Ke Qi Chen, 57, stepped out of the kitchen and shared his first impressions of his new country. While his daughter translated, he talked with a smile about the fresh air here. There is a lot of pollution in China, Annie explained.
He said that people here are very nice and very helpful. “Here, there are a lot of trees,” she said for her father.
Both her father and mother have noted that technology is more apparent here than in China. The family had lived in a town in China.
The new arrivals have already identified some aspects of their new home that will be a challenge. “Here, you have to know how to drive,” Annie said her mother noted. “You need a car to go anywhere ... in China, they could just walk.”
The couple is also somewhat isolated in their new home. Not only do the Chens work long hours — the restaurant is open seven days a week. “We open at 11 a.m. and go to 10 p.m.,” Annie said.
But there is a language barrier to overcome for the new arrivals, as well as the spread-out nature of development in Southern Maryland. It makes it harder to make friends.
“In China, everything is very close,” Annie said. “They can play together and talk, just sitting in front of the house. They play cards. Here, they are so far apart.”
Annie said her mother tells her, “See the house. You don’t see people in front of the house to talk to her.”
Annie said she was confident her parents would adjust to these challenges. “My parents are hard working. My father, he was a farmer before.
“I wanted the whole family to stay together. That’s what I wanted.”
But the Chens are not all together yet. Annie married while in New York and they had two children. Now, 7 and 5, her two children are being cared for by her in-laws while the family works to get the Hot Pot thriving. “We are working hard to let the business get successful,” Annie said, saying that the goal is to reunite the entire family in St. Mary’s County.
And her grandmother, her father’s mother who is 87, is still back in China and is not expected to come over.
In addition, there is a younger sister whom Annie and Jackie hardly know still back in Asia. The government forced the family to give her up when she was very young. “We have one sister still in China,” Annie said. “You are not allowed to have too many kids.
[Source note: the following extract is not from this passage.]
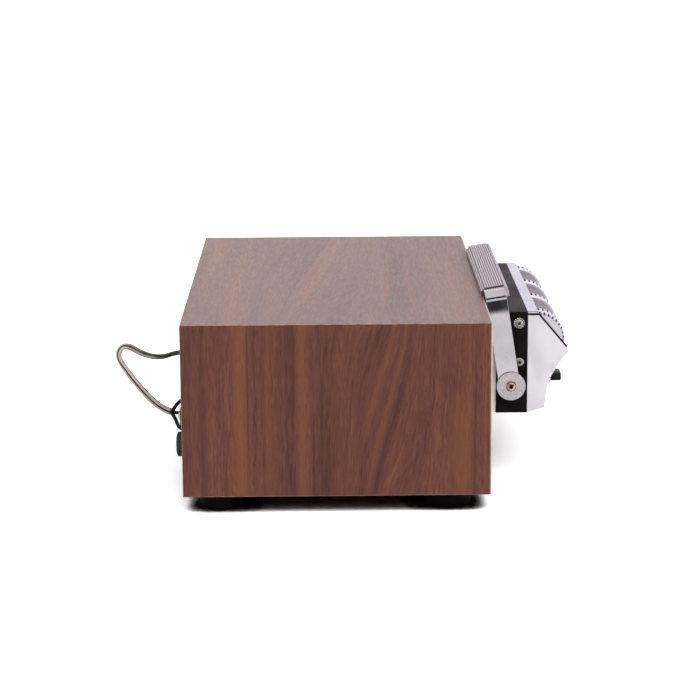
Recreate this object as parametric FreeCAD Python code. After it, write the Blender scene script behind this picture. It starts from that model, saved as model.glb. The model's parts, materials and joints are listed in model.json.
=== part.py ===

We have to send my sister to another place ... That’s like a nightmare.”
So their younger sister grew up with a different family in a different town and Annie and Jackie didn’t know her as they grew up. About 10 years ago, the adopted father sent the family a letter letting them know that the sister is OK.
“We still talk to her on the phone,” Annie said. “We are missing her.
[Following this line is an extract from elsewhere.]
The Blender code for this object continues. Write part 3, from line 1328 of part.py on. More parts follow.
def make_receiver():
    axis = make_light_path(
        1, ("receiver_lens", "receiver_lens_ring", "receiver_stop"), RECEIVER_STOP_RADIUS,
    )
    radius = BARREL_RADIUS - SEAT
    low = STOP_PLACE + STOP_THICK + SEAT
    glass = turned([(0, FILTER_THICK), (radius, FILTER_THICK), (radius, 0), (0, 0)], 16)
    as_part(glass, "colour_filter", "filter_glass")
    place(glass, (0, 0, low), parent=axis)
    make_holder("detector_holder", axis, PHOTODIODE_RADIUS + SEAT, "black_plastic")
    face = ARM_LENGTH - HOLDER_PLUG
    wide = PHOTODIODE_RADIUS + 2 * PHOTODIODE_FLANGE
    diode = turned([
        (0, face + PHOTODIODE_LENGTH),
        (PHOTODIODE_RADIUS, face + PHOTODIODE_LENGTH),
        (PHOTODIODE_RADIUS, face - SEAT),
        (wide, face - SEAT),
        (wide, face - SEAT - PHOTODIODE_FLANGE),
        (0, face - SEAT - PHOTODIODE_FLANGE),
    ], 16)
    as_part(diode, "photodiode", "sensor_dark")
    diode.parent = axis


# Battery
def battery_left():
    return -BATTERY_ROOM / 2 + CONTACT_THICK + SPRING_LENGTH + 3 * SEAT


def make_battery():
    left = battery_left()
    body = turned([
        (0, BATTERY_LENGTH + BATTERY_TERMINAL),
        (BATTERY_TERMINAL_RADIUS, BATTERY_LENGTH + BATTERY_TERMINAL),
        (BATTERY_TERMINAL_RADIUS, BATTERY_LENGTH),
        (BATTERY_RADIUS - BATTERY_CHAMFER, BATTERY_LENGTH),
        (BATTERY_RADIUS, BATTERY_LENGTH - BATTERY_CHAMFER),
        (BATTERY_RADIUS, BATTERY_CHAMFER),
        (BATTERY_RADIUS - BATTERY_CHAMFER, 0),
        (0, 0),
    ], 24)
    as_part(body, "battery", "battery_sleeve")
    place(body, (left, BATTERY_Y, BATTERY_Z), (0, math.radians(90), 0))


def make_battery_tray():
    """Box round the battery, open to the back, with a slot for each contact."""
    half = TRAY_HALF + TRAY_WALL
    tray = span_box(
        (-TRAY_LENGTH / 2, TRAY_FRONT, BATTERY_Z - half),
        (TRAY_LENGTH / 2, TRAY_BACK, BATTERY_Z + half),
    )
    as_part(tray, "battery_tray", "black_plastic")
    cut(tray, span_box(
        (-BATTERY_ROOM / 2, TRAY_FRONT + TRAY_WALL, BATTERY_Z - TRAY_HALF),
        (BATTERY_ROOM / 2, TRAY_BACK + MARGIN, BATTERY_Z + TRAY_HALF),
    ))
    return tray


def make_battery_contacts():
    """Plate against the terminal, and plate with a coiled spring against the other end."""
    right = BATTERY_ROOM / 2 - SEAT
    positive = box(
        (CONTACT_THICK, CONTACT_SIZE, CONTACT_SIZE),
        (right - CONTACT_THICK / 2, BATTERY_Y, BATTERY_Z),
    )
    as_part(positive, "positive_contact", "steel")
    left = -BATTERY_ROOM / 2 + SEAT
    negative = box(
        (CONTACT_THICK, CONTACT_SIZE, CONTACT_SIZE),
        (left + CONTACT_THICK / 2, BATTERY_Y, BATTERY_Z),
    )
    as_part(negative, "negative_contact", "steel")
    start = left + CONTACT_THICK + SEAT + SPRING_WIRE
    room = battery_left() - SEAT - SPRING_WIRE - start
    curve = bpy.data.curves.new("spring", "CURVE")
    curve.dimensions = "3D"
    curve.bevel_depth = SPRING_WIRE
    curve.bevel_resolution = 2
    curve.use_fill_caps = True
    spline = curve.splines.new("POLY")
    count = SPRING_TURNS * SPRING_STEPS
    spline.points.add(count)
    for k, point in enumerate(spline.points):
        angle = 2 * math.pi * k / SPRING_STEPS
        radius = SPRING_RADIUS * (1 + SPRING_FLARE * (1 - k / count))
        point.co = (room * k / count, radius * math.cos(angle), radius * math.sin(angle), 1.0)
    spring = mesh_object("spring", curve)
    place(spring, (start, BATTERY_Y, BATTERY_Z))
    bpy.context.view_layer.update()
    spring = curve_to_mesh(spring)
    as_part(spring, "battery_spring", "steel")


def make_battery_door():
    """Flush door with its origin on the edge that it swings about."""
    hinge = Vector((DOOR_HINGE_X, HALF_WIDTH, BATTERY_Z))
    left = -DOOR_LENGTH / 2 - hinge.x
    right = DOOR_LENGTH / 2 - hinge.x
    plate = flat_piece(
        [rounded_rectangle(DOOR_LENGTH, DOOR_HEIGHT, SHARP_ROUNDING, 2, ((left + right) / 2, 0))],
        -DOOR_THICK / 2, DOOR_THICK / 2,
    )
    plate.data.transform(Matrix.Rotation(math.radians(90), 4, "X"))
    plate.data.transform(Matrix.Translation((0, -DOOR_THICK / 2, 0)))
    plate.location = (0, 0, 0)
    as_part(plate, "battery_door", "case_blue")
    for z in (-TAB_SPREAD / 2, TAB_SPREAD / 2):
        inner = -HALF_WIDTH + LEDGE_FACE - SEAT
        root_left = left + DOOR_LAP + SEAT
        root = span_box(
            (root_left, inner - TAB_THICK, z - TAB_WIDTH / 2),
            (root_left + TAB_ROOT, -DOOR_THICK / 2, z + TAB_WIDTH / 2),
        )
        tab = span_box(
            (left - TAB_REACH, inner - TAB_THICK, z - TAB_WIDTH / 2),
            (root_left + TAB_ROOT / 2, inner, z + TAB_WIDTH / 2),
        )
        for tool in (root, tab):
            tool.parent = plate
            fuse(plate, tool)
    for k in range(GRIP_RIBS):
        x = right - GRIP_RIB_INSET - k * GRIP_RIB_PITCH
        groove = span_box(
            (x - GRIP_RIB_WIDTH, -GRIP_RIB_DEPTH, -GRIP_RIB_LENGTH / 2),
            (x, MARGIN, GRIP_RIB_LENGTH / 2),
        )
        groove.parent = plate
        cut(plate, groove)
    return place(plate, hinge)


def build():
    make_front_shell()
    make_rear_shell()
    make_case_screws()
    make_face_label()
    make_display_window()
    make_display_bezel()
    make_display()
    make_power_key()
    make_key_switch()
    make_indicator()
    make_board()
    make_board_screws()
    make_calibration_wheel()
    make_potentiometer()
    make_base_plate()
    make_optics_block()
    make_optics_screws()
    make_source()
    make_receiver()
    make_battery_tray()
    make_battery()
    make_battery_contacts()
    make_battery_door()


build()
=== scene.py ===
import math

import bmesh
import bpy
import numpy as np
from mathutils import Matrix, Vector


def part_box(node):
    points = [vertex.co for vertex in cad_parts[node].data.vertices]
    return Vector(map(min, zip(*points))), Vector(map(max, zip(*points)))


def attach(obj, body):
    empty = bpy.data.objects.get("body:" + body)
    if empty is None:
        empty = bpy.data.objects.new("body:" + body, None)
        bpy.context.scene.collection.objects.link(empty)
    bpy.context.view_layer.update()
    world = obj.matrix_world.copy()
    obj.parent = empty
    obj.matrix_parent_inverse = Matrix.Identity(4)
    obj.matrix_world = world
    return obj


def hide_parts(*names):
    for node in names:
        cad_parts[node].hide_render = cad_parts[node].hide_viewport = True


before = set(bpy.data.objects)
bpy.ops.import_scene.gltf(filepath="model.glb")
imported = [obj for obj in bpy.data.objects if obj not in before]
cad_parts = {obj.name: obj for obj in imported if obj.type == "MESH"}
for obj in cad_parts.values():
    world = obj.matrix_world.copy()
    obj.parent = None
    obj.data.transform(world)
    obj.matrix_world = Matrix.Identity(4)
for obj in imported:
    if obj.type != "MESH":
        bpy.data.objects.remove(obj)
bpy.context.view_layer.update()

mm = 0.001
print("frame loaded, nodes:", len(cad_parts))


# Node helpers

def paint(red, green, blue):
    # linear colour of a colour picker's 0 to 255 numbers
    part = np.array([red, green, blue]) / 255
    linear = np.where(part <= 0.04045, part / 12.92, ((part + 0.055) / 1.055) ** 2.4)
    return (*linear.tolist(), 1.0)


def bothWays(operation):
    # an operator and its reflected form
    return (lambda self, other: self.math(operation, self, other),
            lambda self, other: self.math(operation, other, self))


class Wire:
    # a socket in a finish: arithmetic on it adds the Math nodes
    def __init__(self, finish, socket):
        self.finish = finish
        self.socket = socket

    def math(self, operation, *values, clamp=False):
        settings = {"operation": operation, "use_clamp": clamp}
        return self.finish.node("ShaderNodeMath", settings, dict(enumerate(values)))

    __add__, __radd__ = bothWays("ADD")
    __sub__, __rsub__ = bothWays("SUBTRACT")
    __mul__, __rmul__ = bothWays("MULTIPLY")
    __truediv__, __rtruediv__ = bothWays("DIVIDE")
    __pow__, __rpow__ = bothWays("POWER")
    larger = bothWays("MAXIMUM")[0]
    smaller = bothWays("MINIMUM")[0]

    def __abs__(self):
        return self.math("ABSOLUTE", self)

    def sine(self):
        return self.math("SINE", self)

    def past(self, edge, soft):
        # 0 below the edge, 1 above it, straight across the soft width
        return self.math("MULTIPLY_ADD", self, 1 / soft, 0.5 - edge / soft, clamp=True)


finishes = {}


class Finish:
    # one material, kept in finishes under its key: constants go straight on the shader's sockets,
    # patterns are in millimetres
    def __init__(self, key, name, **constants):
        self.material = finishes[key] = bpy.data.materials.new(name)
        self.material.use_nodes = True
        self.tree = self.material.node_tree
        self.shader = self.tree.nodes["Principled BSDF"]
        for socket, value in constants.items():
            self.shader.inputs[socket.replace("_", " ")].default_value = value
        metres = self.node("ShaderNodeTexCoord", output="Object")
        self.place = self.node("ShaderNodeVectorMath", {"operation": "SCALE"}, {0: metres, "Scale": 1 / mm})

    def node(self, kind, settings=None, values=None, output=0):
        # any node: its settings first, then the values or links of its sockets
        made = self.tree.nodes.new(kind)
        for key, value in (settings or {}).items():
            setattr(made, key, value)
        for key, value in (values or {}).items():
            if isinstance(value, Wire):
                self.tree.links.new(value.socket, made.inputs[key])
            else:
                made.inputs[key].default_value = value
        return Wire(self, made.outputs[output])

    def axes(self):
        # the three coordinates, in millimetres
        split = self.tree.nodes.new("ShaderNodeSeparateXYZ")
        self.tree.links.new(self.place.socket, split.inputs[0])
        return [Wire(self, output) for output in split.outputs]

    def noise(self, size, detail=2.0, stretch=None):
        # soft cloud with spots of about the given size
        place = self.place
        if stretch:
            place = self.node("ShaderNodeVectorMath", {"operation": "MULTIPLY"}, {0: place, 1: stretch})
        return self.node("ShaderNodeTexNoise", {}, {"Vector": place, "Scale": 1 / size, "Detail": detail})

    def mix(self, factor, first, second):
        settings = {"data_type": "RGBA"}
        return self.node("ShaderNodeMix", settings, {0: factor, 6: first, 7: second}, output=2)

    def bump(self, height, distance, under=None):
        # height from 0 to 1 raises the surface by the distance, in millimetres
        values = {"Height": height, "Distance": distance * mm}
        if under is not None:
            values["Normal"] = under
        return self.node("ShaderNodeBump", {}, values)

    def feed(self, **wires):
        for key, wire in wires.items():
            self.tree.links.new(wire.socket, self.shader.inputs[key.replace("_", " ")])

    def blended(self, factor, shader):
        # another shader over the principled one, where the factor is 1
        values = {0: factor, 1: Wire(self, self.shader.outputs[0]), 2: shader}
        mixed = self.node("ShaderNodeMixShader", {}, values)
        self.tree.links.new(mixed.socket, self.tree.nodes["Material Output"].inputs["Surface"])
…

“The Chinese government wants to control the population. America ... They treat the people like human beings. In China, the government controls everything,” she said.
The Chens see that they can also contribute to their new country. They learned the ropes of the restaurant business in New York City and now they hope to introduce more true Chinese cooking to visitors to the Hot Pot. They understand the Americanization of much of the Chinese restaurant food in the United States, but they hope to serve more real Chinese cuisine to local diners. “We want to focus on clean, fresh and tasty and healthy,” Annie said.
Much of the Chinese food served in America is doused with premade sauces,” she explained. “It’s fast.” But in real Chinese cooking, “the cook has to create the sauce. But it is more tasty,” she said.